Recognising the issues, tackling some of the organisational improvements needed to augment existing recording, and documenting the way any particular dataset might be affected by any of these are first steps in improving data quality.
Clarity over the approach needed to get meaningful data for a particular group is particularly important. Casual data on some groups may be all that can be expected, but systematic approaches reflecting the occurrence and habits of the group yield the most useful data. Clarifying these needs with each taxonomic group will be one way to improve data quality. Other factors which can readily improve data quality include promoting precision in record collection or sampling.
Another thing that underpins data quality is the process through which data goes in compiling and transmitting an electronic dataset. Processes include initial computerisation (and the systems used for this), together with subsequent processes and routines, such as automated validation. See Section: “Managing wildlife data – principles and best practice” for more detailed information on the way the NBN Trust is promoting these aspects.
The NBN Trust has produced best practice advice on Data Verification and Validation in its Improving Wildlife Data Quality guide.

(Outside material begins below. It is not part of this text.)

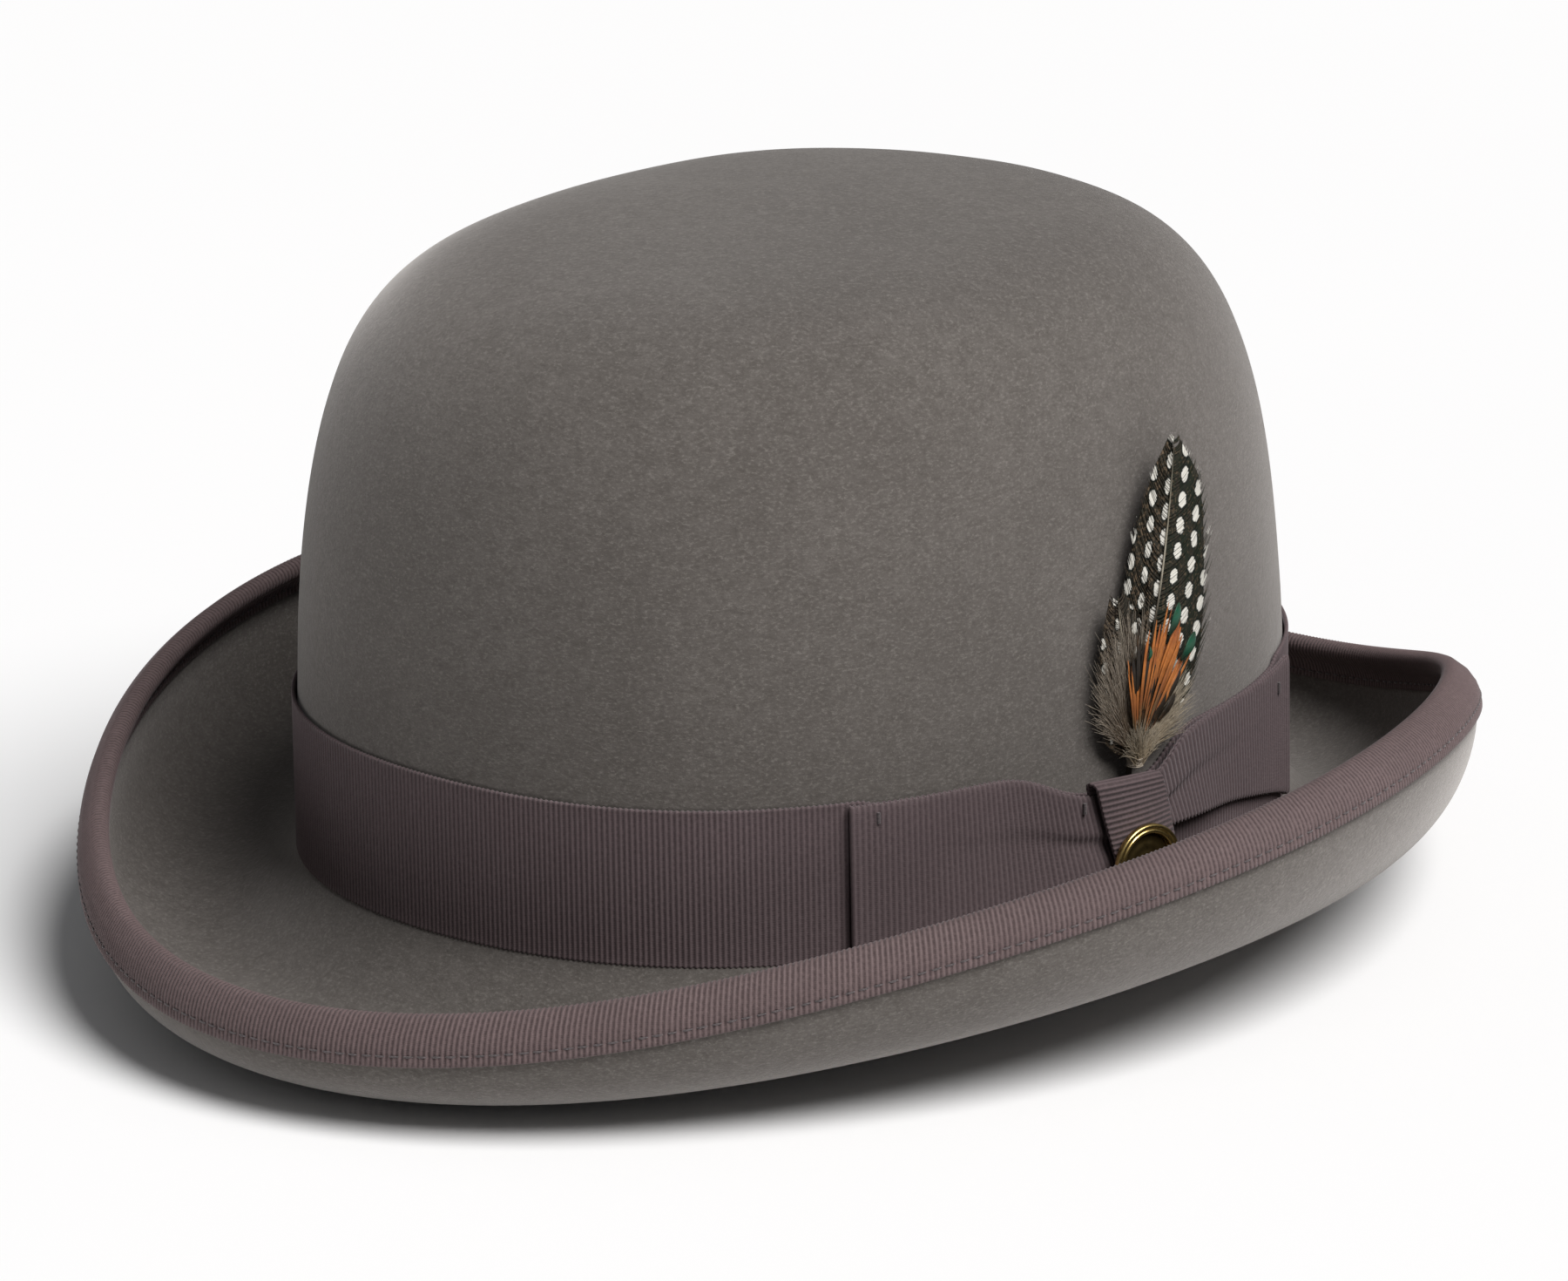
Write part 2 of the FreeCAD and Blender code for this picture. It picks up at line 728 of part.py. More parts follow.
def vane(label, length, half_width, widest, lean, lift):
    """Flat feather: a leaf outline, widest at a share of its length."""
    turn = (FreeCAD.Rotation(V(1, 0, 0), -lean) * FreeCAD.Rotation(V(0, 0, 1), 90)
            * FreeCAD.Rotation(V(1, 0, 0), 90))
    foot = feather_origin() + V(lift, 0, size("tie_height") + size("plume_gap"))
    body = new_body(label, FreeCAD.Placement(foot, turn))
    sketch = sketch_on(body, "XY_Plane", label + "_outline")
    base, belly, tip = V(0.4, 0, 0), V(half_width, widest * length, 0), V(0.3, length, 0)
    shoulder = V(half_width * 0.78, (widest + 1) / 2 * length, 0)
    hip = V(half_width * 0.62, widest / 3 * length, 0)
    for side in (1, -1):
        curve = Part.BSplineCurve()
        curve.interpolate([V(side * p.x, p.y, 0) for p in (base, hip, belly, shoulder, tip)])
        sketch.addGeometry(curve, False)
    for end in (base, tip):
        sketch.addGeometry(Part.LineSegment(V(-end.x, end.y, 0), end), False)
    doc.recompute()
    pad_sketch(body, sketch, "sheet.vane_thickness")
    return body


# label, length, half width, widest share, lean from upright, distance off the band
VANES = (
    ("guinea_feather_main", 63.4, 12.0, 0.5, 17.5, 0.35),
    ("guinea_feather_side", 40.0, 9.0, 0.55, -5.0, 1.0),
    ("down_plume_front", 24.0, 5.5, 0.6, -26.0, 1.65),
    ("down_plume_rear", 20.0, 4.5, 0.6, 44.0, 2.3),
    ("pheasant_feather_rear", 29.0, 5.5, 0.55, 21.0, 2.95),
    ("pheasant_feather_front", 27.0, 6.0, 0.55, 10.0, 3.6),
)


# ------------------------------------------------------------------ pin

def revolved(label, outline, placement):
    """Turned piece: outline points are (radius, height) around the local Z axis."""
    body = new_body(label, placement)
    sketch = sketch_on(body, "XZ_Plane", label + "_profile")
    corners = [V(radius, height, 0) for radius, height in outline]
    for first, second in zip(corners, corners[1:] + corners[:1]):
        sketch.addGeometry(Part.LineSegment(first, second), False)
    doc.recompute()
    turn = body.newObject("PartDesign::Revolution", label + "_turn")
    turn.Profile = sketch
    turn.ReferenceAxis = (sketch, ["V_Axis"])
    turn.Angle = 360
    body.Tip = turn
    return body


def pin_bezel():
    """Round brass rim with two raised beads, and the pin's back plate."""
    radius, depth = size("pin_radius"), size("pin_depth")
    outline = [(0, 0), (radius - 1.0, 0), (radius - 0.2, depth * 0.3), (radius, depth * 0.6),
               (radius - 0.5, depth), (radius - 1.0, depth * 0.8), (radius - 1.5, depth * 0.95),
               (radius - 2.0, depth * 0.6), (radius - 2.1, 0.6), (0, 0.6)]
    return revolved("pin_bezel", outline, pin_placement(0))


def pin_face():
    """Plain domed disc of darkened brass set into the rim."""
    radius, depth = size("pin_radius") - 2.15, size("pin_depth")
    outline = [(0, 0.62), (radius, 0.62), (radius, 0.9), (radius * 0.6, depth * 0.62),
               (0, depth * 0.7)]
    return revolved("pin_face", outline, pin_placement(0))


def pin_post():
    """Sharp post behind the pin, through knot, band and felt."""
    radius, length = size("post_radius"), size("post_length")
    outline = [(0, -length), (0.1, -length), (radius, -length + 2.0), (radius, 0), (0, 0)]
    return revolved("pin_post", outline, pin_placement(0))


def pin_clutch():
    """Flat locking disc on the post, inside the crown and behind the sweatband."""
    radius, depth, hole = size("clutch_radius"), size("clutch_depth"), size("post_radius")
    outline = [(hole, 0), (radius, 0), (radius, depth * 0.7), (radius - 0.5, depth),
               (hole, depth)]
    return revolved("pin_clutch", outline, pin_placement(0.15 - size("post_length")))


# ------------------------------------------------------------------ assembly

pieces = [*felt_crown_and_brim(), brim_binding(), binding_thread(), hat_band(),
          bow_front_wing(), bow_rear_wing(), bow_knot(), bow_tack_stitches(), sweatband(),
          sweatband_reed(), sweatband_stitches(), sweatband_bow(), sweatband_bow_knot(),
          lining_side(), lining_tip(), lining_piping(), size_label(), feather_quills(),
          feather_tie(),
          *[vane(*values) for values in VANES], pin_bezel(), pin_face(), pin_post(),
          pin_clutch()]
doc.recompute()

for item in doc.Objects:
    if "Invalid" in item.State or "Error" in item.State:
        raise RuntimeError(f"{item.Label} failed to recompute: {item.State}")
os.makedirs("parts", exist_ok=True)
for piece in pieces:
    if piece.Shape.isNull() or not piece.Shape.isValid():
        raise RuntimeError(f"{piece.Label} has no valid shape")
    piece.Shape.exportStep(f"parts/{piece.Label}.step")
    box = piece.Shape.BoundBox
    print(f"{piece.Label:24s} solids {len(piece.Shape.Solids):3d}  volume"
          f" {piece.Shape.Volume:10.1f}  X {box.XMin:7.1f}..{box.XMax:6.1f}"
          f"  Y {box.YMin:7.1f}..{box.YMax:6.1f}  Z {box.ZMin:6.1f}..{box.ZMax:6.1f}")
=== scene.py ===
"""Bowler hat in grey wool felt, with ribbon trim, feather and pin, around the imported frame.

Shapes are worked out in millimetres in the hat's own frame and written in metres.
"""
import json
import math
import random

import bmesh
import bpy
import numpy as np
from mathutils import Matrix, Vector

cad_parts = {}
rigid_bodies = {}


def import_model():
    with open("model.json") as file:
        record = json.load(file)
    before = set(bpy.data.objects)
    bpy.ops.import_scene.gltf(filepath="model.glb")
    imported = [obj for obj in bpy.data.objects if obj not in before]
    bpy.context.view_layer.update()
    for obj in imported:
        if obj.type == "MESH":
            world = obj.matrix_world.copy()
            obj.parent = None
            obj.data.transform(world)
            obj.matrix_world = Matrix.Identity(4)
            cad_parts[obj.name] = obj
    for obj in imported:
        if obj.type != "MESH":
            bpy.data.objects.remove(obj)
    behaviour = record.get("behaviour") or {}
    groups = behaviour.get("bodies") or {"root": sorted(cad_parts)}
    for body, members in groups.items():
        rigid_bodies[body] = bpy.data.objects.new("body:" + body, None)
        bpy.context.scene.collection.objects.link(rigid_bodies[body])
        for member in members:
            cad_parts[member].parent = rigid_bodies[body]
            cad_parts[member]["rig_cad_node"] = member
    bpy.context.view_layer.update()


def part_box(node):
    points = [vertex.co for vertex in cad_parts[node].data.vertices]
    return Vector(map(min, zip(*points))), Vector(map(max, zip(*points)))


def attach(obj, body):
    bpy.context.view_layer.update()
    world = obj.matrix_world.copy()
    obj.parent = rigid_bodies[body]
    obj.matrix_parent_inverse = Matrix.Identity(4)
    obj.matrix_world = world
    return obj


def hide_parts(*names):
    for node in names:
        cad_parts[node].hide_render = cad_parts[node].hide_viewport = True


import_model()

MM = 0.001
TURN = 2 * math.pi
BACK = 0.25                      # where rings start, as a share of a turn from the left


def node_box(node):
    """Lowest and highest corner of a CAD node, in millimetres."""
    low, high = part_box(node)
    return np.array(low) / MM, np.array(high) / MM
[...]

This has been developed by Trevor James in consultation with different interest groups, so as to take account of existing activity, and also the different needs and capacities which exist in different areas.
It is evident, however, that “one size does not fit all”, and that the best way forward is to make use of existing networks of expertise. For more difficult taxonomic groups, “peer review” will remain the most important mechanism for checking data quality. Transparency about the way that identifications are made and authenticated will be vital. Improved communication is also important.